My artwork is a culmination of 35 years of skateboarding, 23 years of skatepark building and 10 years of working with recycled skateboards. I incorporate the skills and mastery of a variety of materials that I learned through building skateparks with the atypical and divergent thinking of a life long skateboarder.

Max Marttila

My work is a biographical and ethnographic study of the city I grew up in. Figures are composed into open minimalized fields of color and architecture, relating to issues of pride, aspirations, fashion, street trauma, police brutality, digitalism, and local folklore based in a rapidly shifting landscape. The majority of my subjects cast their gaze down in a contemplative, introspective manner, away from the viewer. This speaks further to a shared defensive mentality, hardened overtime by a distrust in local politicians and corrupted institutions as well as desensitization to a worsening homeless and mental health epidemic.

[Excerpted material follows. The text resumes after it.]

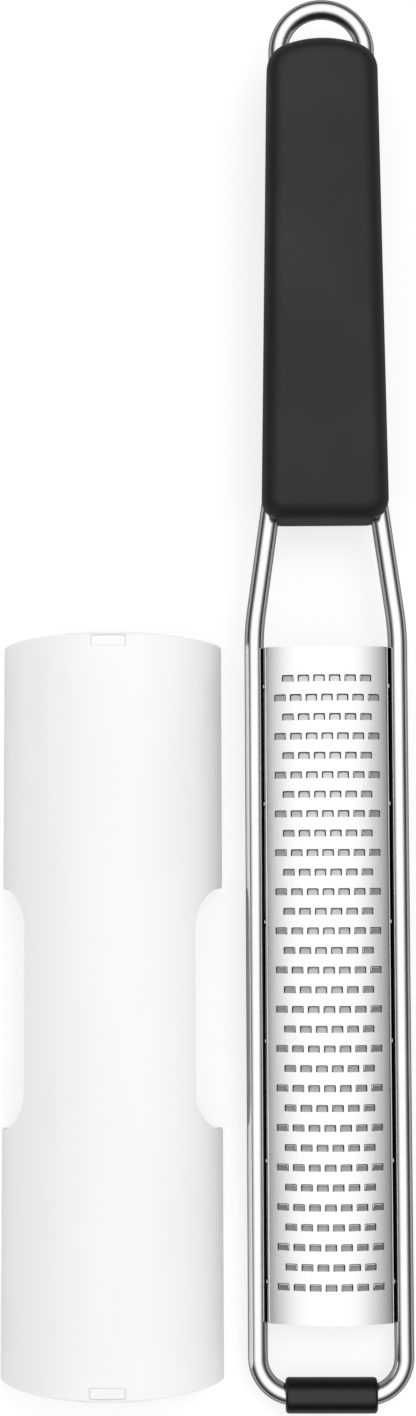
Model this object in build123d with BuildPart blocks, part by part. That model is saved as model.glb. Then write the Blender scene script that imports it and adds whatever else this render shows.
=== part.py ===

These studies, social ties and sensibilities mirror my work practice outside of the studio, based in community muralism. This process thrives on stories and concepts that are manifested collaboratively and outside of myself, rooted deeply in multiple generations of San Francisco history. I’m inspired to create paintings that possess a similar acknowledgement of the world around me.

Julie Sarmiento

“This is a reminder to myself to take a break from life every so often and focus on the simple things that get me through, like skateboarding.”